In fact, it’s made from Xinomavro, one of the three grape varieties starting with “X” listed in The Oxford Companion to Wine. The name means “acid black,” according to the Companion, and it’s “one of the few Greek vine varieties which may not reach full ripeness in some years.” Perhaps that’s less the variety’s fault and more due to the fact that it’s popular in the cool, high-altitude vineyards of northern Greece.

This particular Xinomavro is a 100% varietal from Amyndeon (as spelled on the label), a region in inland Macedonia just south Greece’s border with Macedonia the country (as distinct from the Greek province of the same name). Adding to the geographic confusion, since Greeks use the Greek alphabet, the Arabic spelling of place names can get creative. In my various wine tomes, I have found it spelled Amyndeo, Amyntaion and Amindaio.
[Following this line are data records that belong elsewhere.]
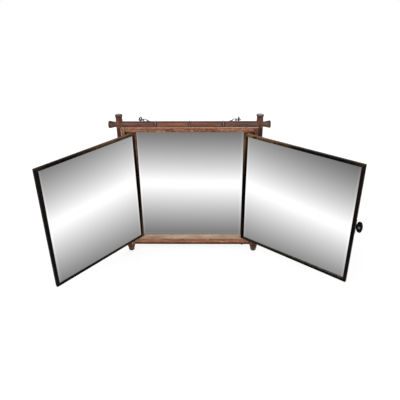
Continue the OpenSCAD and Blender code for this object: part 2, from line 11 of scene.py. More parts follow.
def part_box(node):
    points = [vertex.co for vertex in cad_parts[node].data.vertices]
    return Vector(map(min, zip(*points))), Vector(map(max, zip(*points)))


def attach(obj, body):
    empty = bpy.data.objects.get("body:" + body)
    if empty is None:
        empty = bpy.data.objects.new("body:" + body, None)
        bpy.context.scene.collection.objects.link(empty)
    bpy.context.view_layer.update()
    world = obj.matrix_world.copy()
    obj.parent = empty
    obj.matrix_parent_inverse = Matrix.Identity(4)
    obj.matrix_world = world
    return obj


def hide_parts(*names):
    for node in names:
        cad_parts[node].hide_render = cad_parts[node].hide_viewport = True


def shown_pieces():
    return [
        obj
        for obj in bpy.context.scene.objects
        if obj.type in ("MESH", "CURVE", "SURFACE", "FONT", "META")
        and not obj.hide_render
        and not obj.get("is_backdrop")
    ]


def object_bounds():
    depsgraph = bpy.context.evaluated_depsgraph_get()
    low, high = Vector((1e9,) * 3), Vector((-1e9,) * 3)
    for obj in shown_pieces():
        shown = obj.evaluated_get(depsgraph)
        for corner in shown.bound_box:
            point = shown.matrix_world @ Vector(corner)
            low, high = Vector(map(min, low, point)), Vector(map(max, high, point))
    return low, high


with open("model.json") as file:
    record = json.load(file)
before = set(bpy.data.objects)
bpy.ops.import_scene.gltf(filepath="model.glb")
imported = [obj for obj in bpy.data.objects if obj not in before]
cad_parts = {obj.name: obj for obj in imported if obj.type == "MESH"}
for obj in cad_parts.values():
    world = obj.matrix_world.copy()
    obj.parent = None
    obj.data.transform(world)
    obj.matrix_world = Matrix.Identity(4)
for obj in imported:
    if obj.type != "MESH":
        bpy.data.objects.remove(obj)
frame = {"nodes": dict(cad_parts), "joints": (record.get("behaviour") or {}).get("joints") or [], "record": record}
cad_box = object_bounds()

MM = 0.001
SIDES = {"left": -1, "right": 1}

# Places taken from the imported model, in metres
nodes = frame["nodes"]
joints = {joint["name"]: joint for joint in frame["joints"]}
HINGE = {side: Vector(joints[f"{side}_wing_hinge"]["pos_m"]) for side in SIDES}
case_low, case_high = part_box("case_left")
FRONT_Y = case_low.y
CASE_LOW = case_low.z
CASE_TOP = case_high.z
OUTER_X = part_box("case_right")[1].x
INNER_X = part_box("case_top")[1].x
LEDGE_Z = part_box("case_bottom")[1].z
post_low, post_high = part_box("post_right")
POST_FOOT = post_low.z
POST_TOP = post_high.z
POST_X = (post_low.x + post_high.x) / 2
CANE_Y = (post_low.y + post_high.y) / 2
RAIL_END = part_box("rail")[1].x
RAIL_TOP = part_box("rail")[1].z

# Camera, fitted to the photograph's 400 x 400 frame
PHOTO = 400
FOCAL_PX = 426.969
CENTRE_PX = (203.402, 170.709)
SENSOR = 36
EYE = Vector((43.431, -880.664, 466.965)) * MM
PITCH = math.radians(26.2)
YAW = math.radians(-0.956)
ROLL = math.radians(-0.46)

# Turned pieces: radii, in millimetres
POST_R = 7.25
CAP_R = 8.0
NECK_R = 6.9
BELLY_R = 8.8
TIP_R = 7.0
GROOVE_R = 6.2
RAIL_R = 6.8
STUB_R = 5.9

# Turned pieces: lengths and heights along the axis, in millimetres
TIP_ROUND = 3.0
TIP_H = 4.0
BELLY_LOW = 12.75
BELLY_HIGH = 14.25
GROOVE_UNDER_CASE = (2.2, 1.8, 1.0)
NECK_START = 1.3
NECK_UNDER_CAP = (4.0, 3.4)
CAP_H = 3.0
KNUCKLE_STEP = 72.4
KNUCKLE_H = 0.6
# Half of a knuckle: distance from its middle, and height above the rail
KNUCKLE = ((1.4, KNUCKLE_H), (2.0, -0.1), (2.7, -0.55), (3.4, -0.1), (5.0, 0.0))
# A cap's rim: distance back from its end, and loss of radius. Its hollow face: distance back, and radius
CAP_RIM = ((2.7, 0.0), (1.2, 0.0), (0.5, 0.3), (0.1, 1.2), (0.0, 2.4))
CAP_FACE = ((0.1, 3.0), (0.15, 0.8))

# Colours that prevail along each turning: a place in millimetres, and the colour there
RAIL_TINTS = ((-135, (108, 80, 70)), (-118, (128, 70, 66)), (-73, (126, 74, 64)), (-66, (146, 92, 66)),
              (30, (136, 82, 62)), (71, (112, 78, 62)), (118, (98, 74, 66)), (135, (122, 92, 78)))
POST_TINTS = {
    "left": ((-170, (60, 38, 26)), (-120, (60, 32, 22)), (110, (62, 33, 22)), (138, (100, 50, 34)),
             (155, (126, 80, 62)), (168, (92, 56, 40))),
    "right": ((-170, (56, 36, 28)), (-120, (46, 26, 19)), (120, (44, 25, 19)), (142, (98, 58, 54)),
              (155, (112, 76, 62)), (168, (84, 56, 44)))}
# Colour of the painted shade on each post below its crossing with the rail
SHADE_BELOW_CROSSING = {"left": (70, 36, 24), "right": (46, 25, 18)}

# Wings: how far from the hinge the bronze is rubbed and how far the free edge is, in millimetres, the colour
# where it is rubbed, and the colour of the free edge's upper half
RUBBED_REACH = {"left": 175, "right": 125}
EDGE_REACH = {"left": 238, "right": 258.5}
RUBBED_GOLD = {"left": (74, 58, 38), "right": (108, 80, 44)}
EDGE_TONE = {"left": (25, 21, 18), "right": (28, 16, 13)}
# Colours up each hinge tube, from its foot at 0 to its top at 1, and of both tubes' lips. Lengths are in
# millimetres
TUBE_LOW = -135
TUBE_LENGTH = 270
TUBE_TONES = {
    "left": ((0.0, (124, 88, 66)), (0.14, (106, 74, 56)), (0.26, (52, 34, 27)), (0.45, (26, 17, 15)),
             (0.66, (48, 31, 25)), (0.82, (132, 92, 72)), (1.0, (148, 108, 86))),
    "right": ((0.0, (40, 27, 21)), (0.22, (20, 14, 12)), (0.36, (4, 3, 3)), (0.58, (5, 4, 4)),
              (0.74, (70, 49, 31)), (0.90, (132, 98, 60)), (1.0, (112, 80, 54)))}
LIP_TONES = ((0.0, (10, 8, 7)), (0.6, (5, 4, 4)), (0.78, (14, 10, 7)), (1.0, (44, 32, 18)))

# How the light lies on each glass, read off the photograph and painted into the glass's colour, with lengths in
# millimetres. A white strip of painted reflection crosses it: middle is its height at the hinge or centre, tilt
# its slope and flat its half width. Above and below it the brightness falls by these levels of 255 for each
# millimetre, and faster by spread for each metre across. borders are two brighter upright lines of painted
# highlight.
# fringes are dark sides of painted reflection: which side, and where each starts, REFLECTED_SIDE_SPAN below
# and above the middle. lip is the bottom lip painted into the glass as its reflection: its height at the hinge,
# and its rise for each metre. PAINTED_FOOT_HIGHLIGHT is where the fixed glass lightens with a painted highlight,
# above its edge.
PAINTED_GLASS_LIGHT = {
    "centre": dict(middle=4.5, tilt=-0.023, above=1.143, below=1.032, flat=8.7, spread=0.0,
                   borders=(-116.5, 115.0), fringes=((-1, 118.4, 117.4), (1, 118.0, 117.8)), lip=None),
    "left": dict(middle=18.0, tilt=-0.045, above=0.958, below=0.838, flat=12.2, spread=0.78,
                 borders=(9.5, 229.0), fringes=((-1, -7.1, -8.6), (1, 231.8, 230.4)), lip=(0.3, 4.0)),
    "right": dict(middle=11.6, tilt=-0.076, above=0.998, below=0.899, flat=11.2, spread=0.59,
                  borders=(9.0, 250.0), fringes=((-1, -6.0, -7.9), (1, 252.0, 251.7)), lip=(0.8, 14.5))}
PAINTED_FOOT_HIGHLIGHT = 7
REFLECTED_SIDE_SPAN = 130

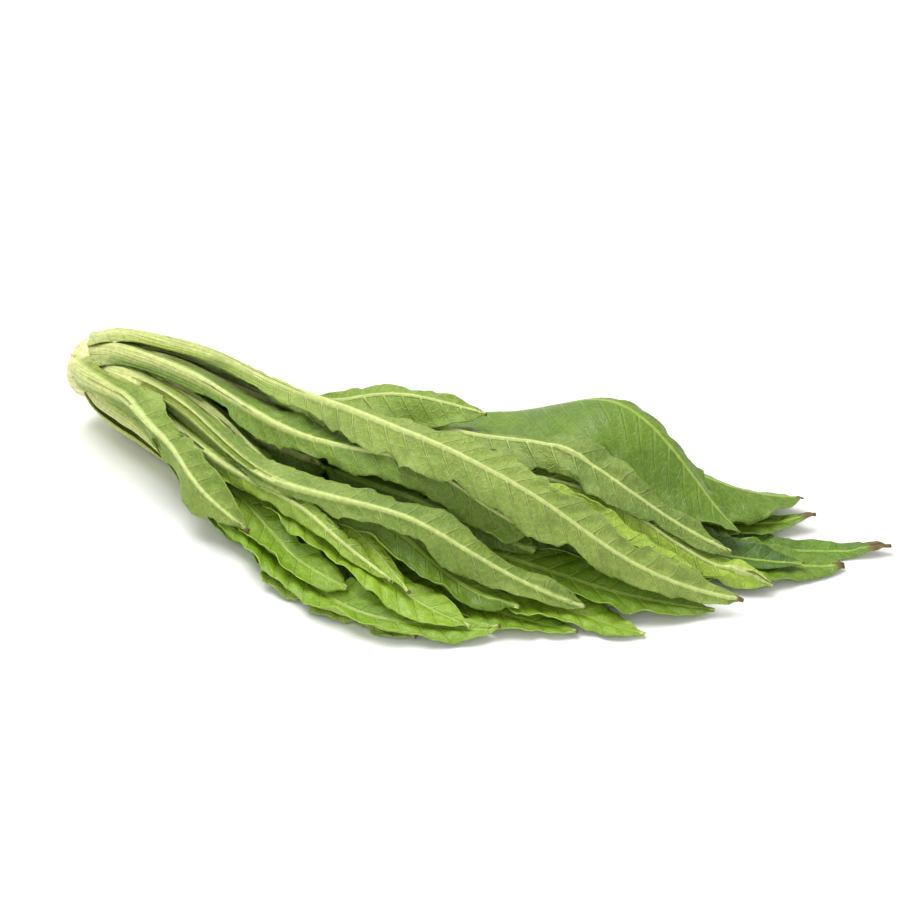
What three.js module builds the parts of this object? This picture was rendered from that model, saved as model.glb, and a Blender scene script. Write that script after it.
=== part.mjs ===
// A head of leaf lettuce with long pointed leaves, cut whole and laid on its side on a table.
// Millimetres. +X runs from the cut butt to the leaf tips, +Y across to the far side, +Z up.
// A short stem carries every leaf. The leaves are laid from the table upwards, each one on those
// below it: first the under leaves, then the stem, then the over leaves.
import * as THREE from "three";

// Stem: a short tapering cone lying on its side, with its cut face at x = 0.
const STEM_RADIUS = 14.5;
const STEM_TAPER = 0.19; // radius lost for each millimetre along the stem
const STEM_LENGTH = 42;
const STEM_SIDES = 20;
const CUT_DISH = 0.8; // how far the middle of the cut face has sunk
const CUT_BEVEL = 0.6;

// Leaf bases: each sits against the stem, then rises to a shell of its own round the stem's axis.
const FIRST_AZIMUTH = 20; // of the outermost leaf, in degrees
const GOLDEN_ANGLE = 137.5; // from each leaf to the next one round the stem
const FIRST_BASE_AT = 1.5; // where the outermost leaf leaves the stem
const BASE_SPACING = 1.5; // each leaf further in leaves the stem this much further on
const BASE_STAND_OFF = 2; // from the stem's skin to the middle of a leaf base
const SHELLS_AT = 45; // distance from the cut face where the shells are measured
const SHELL_INNER = 10.5; // the innermost leaf's shell
const SHELL_STEP = 0.57; // from one shell to the next one out
const OPENING = 0.006; // share by which the shells widen for each millimetre further on
const CLASP = 0.51; // half angle that a leaf base wraps round the stem, in radians
const SIDE_CLASP = 0.55; // share of that for a leaf at the side of the stem
const CLASP_LENGTH = 28; // over which the clasping base narrows to the stalk
const STALK_HALF_WIDTH = 6.4;
const TABLE_GAP = 0.2; // under the lowest leaf base where the shells are measured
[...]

In any case, the region on the northwest side of Mount Vermio “is so cool that it can produce aromatic whites, a denominated Xinomavro rosé, and good sparkling wine,” according to the Atlas. I was delighted to see Sotheby’s note that the “brilliant” Alpha Estate is realizing the full potential of the Amyndeo terroir with its fine Xinomavro-based red blends. I first wrote about the Alpha Estate “Axia” here, and I liked the wine so much that I served it at my wedding.

But let’s get back to the Kir-Yianni rosé, because with autumn fully upon us, there’s no time to waste. A deep pink color, it smelled of sweet cherries and watermelon. On the palate, it exhibited juicy fruit, a slight prickle on the tongue, some tightly wound acids, a chalky midsection and a tart finish. A fun ride, and delicious paired with some slightly spicy red beans and rice.

So even this rosé of Xinomavro from Amyndeo (or Amindaio, or Amyntaion) — a risk if there ever was one — proved to be quite fine. Which again goes to show that taking a risk on an unknown dry rosé isn’t really much of a risk at all.


2011 Kir-Yianni “Akakies”: Fruity, but tight, focused, minerally and tart. An excellent choice with food that’s lightly spicy. Chill well in the refrigerator before serving, and serve it soon. Its summery flavors will soon feel out of place.

Grade: A-

Find It: I purchased this bottle at In Fine Spirits for $15.50, and I see that Binny’s also carries it.